Other than the personal style of the beholder and the position of the hands on the clock, is there any visual difference between the sun's entry and exit on any given day? In human terms, yes, say David Lynch and William Livingston, the authors of “Colour and Light and Nature.”

They write, “At sunset, our eyes are daylight-adapted and may even be a bit weary from the day's toil.” At sunrise, however, “the night's darkness has left us with very acute night vision and every faint, minor change in the sky's Colour is evident.”

The early bird catches the full spectrum, apparently.

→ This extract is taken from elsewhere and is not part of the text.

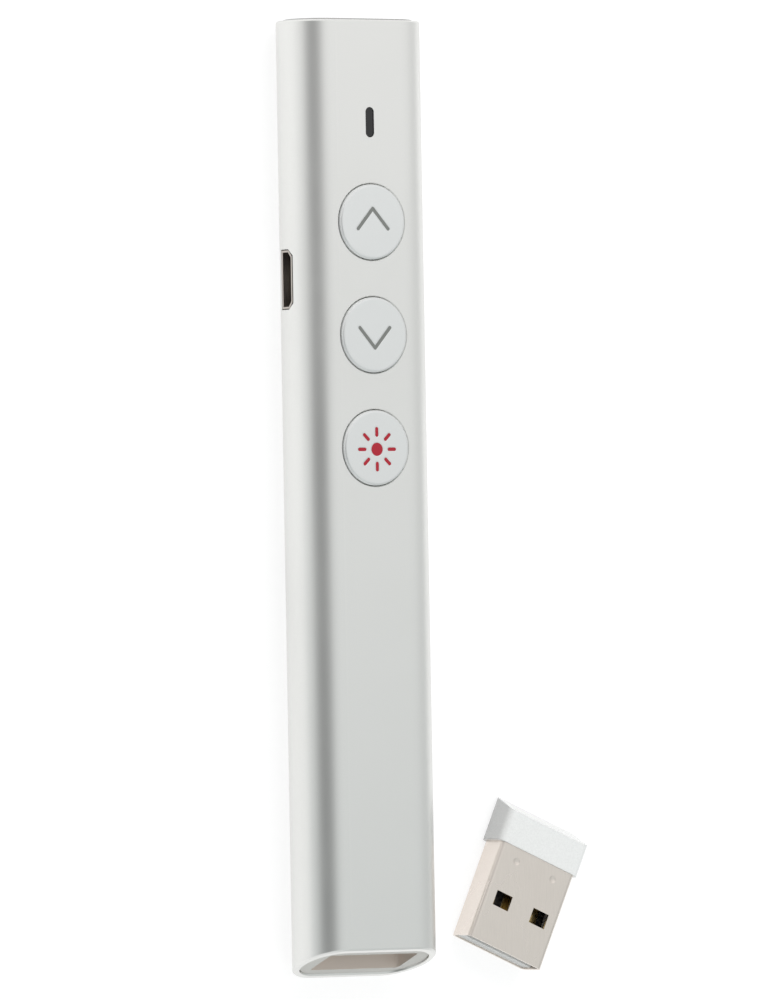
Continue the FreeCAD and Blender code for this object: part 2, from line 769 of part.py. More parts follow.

In Islamorada, partway down the Keys, the logical chaser to witnessing sunrise is eggs - sunny side up, of course, and Key lime pie (topped with a cloud of meringue) at the Midway Cafe. That's where we head after witnessing the sunrise (and after a little personal care with a comb).

The Midway - named for its address, at mile marker 80.5, nearly halfway down the Overseas Highway - also sits between the ocean and the gulf, a sort of east-west, high-noon location.

There, the late-sleeping flip-flop crowd queues up for coffee and croissants before setting off to fish, snorkel or kayak. In a few hours, those same tourists will shift to the west to salute the day's solar bookend.

We vacationers can appreciate the sunrise (and sunset) at home, of course, in all its pink glory behind skyscrapers, rooftops, evergreens, mountains and freeway bridges. But the watery horizon seems the purest view.

A metaphor for vacation itself, obstructions are removed: It's just you, the curve of the Earth and the hopeful reminder to rise and shine.